A Legacy of Innovation

Aperio's commitment to digitizing pathology is evident in its legacy of innovation. Here we spotlight some of our underlying technology and the advances we've made to help transform the industry. See for yourself why Aperio is uniquely able to build turnkey solutions that specifically address your organization's pathology requirements.

Line Scanning for Rapid Entire-slide Capture
Aperio’s ScanScope® scanners are based on a patented (line) scanning method that has set a new standard for scanning performance and image quality. Learn more about why line scanning is superior to other image capture methods.
Entire-slide Image Analysis
The ability to efficiently apply image analysis algorithms to digital slides, without the need for expensive and dedicated computational power, is critically important to aiding pathologists and automating tedious tasks such as counting cells of interest. Aperio has pioneered capabilities to not only apply image analysis to entire slides, but to automate the process, which paves the way for future applications of digital pathology, such as automated detection. See the Image Analysis section to learn more.
Vector Quantization for Computer-based Image Pattern Detection
A key challenge in pathology is that it is difficult for pathologists to examine an entire tissue specimen with manual microscopy at high resolution to find rare events or to exhaustively identify significant regions of a biopsy slide. An important benefit of digital pathology is that tissue specimens that are scanned to create digital slide images can be interrogated by computer software at full resolution, including for image pattern recognition. Aperio has patented image pattern recognition technology based on the novel application of vector quantization, a technique commonly used for the compression of data streams. This sophisticated method of pattern recognition is far superior to standard methodologies, and is unique in that it does not rely on prior knowledge of image based features, but rather involves statistical comparisons to imagery data that exhibit characteristics of interest.
Big TIFF Support
This enhancement to the TIFF standard enables image files larger than 4GB to be created and processed, in a backward-compatible fashion. As part of its commitment to open standards, Aperio has donated these enhancements to the public domain, and is working with the TIFF standards body to incorporate them into a future standard release. Until recently TIFF files were limited in size to 4GB, or about 30 gigapixels. With BigTIFF support it is now possible to store images of all sizes, including those larger than 4GB, in the TIFF format.

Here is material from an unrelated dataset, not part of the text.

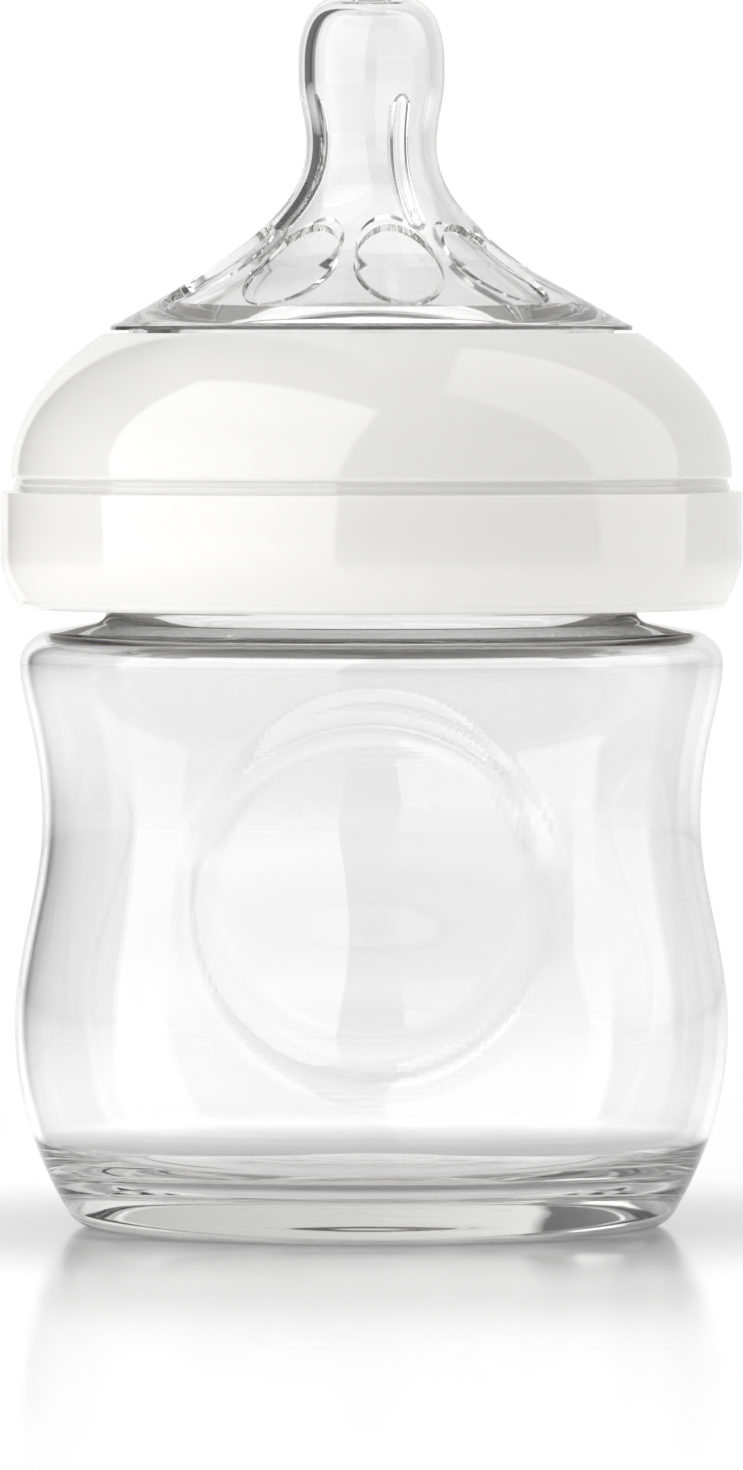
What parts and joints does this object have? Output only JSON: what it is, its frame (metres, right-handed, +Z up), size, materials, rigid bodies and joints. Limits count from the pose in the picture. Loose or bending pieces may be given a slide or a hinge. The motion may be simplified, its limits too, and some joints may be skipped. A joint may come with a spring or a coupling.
{
  "type": "baby bottle",
  "caption": "Wide-neck baby bottle: clear waisted body with thumb dimples, white domed screw ring and clear soft teat with oval pockets. The ring unscrews and lifts off with the teat.",
  "frame": {"origin": "middle of the bottle's foot, on the surface it stands on", "axes": "+Z up along the bottle's axis to the tip of the teat; -Y out of the front dimple; +X to the right as seen from the front"},
  "size_m": [0.072, 0.072, 0.1195],
  "materials": {
    "clear_plastic": "clear polypropylene, glossy inside and out",
    "white_plastic": "opaque white polypropylene, moulded gloss",
    "clear_silicone": "clear silicone rubber, smooth"
  },
  "bodies": {
    "bottle": {"bottle": "clear_plastic"},
    "teat": {"teat": "clear_silicone"},
    "screw_ring": {"screw_ring": "white_plastic"}
  },
  "joints": [
    {"name": "teat_lift", "type": "slide", "parent": "bottle", "child": "teat", "axis": [0, 0, 1], "range_m": [0, 0.0236]},
    {"name": "ring_turn", "type": "hinge", "parent": "teat", "child": "screw_ring", "pos_m": [0, 0, 0], "axis": [0, 0, 1], "range_deg": [0, 944]}
  ],
  "couplings": [
    {"joint": "teat_lift", "follows": "ring_turn", "m_per_rad": 0.0014324}
  ]
}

The libtiff library is an open-source cross-platform library which enables applications software to read and write images stored as TIFF files. A new version of libtiff that supports BigTIFF files has been created by Aperio. The new version is backward-compatible with previous versions and in many cases applications software will not have to change in order to create and process BigTIFF files. Aperio has posted detailed information at http://bigtiff.org/ including an overview of the changes, sample BigTIFF images, source code and library downloads, and technical details.

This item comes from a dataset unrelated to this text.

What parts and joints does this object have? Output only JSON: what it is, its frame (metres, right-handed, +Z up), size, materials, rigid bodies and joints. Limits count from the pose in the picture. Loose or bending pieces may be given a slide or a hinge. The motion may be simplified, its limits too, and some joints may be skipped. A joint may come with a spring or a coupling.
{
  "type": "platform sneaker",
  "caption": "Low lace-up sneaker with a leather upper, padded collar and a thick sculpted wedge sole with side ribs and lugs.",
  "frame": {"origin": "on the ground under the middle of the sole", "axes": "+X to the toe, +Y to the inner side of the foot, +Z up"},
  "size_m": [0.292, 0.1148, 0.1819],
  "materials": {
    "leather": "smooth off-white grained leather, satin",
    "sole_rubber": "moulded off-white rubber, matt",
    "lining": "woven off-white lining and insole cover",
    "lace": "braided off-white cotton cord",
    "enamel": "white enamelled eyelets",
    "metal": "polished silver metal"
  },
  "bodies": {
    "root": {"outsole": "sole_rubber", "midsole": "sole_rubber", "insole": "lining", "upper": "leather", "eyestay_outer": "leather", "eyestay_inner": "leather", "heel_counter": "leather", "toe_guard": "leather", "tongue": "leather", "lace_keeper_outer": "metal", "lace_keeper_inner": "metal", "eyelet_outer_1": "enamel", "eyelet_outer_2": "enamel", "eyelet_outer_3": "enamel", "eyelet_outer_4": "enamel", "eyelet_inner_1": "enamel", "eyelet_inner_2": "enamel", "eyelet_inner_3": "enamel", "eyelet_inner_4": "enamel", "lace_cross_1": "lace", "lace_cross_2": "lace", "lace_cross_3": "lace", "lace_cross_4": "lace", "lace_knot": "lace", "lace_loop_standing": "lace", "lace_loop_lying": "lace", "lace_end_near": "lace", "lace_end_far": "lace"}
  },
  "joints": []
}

As a demonstration of the new capabilities of libtiff, Aperio has created the world’s first terapixel image. (1 terapixel = 1 trillion pixels.) This image is over one million pixels wide, and consists of 225 copies of a breast cancer digital slide combined together. This amazing terapixel image was compressed into a TIFF file size of 143GB. The image may be viewed in any standard web browser using Aperio’s image viewing technology at: http://bigtiff.org/terapixel.htm

* Aperio products are FDA cleared for specific clinical applications, and are intended for research use for other applications.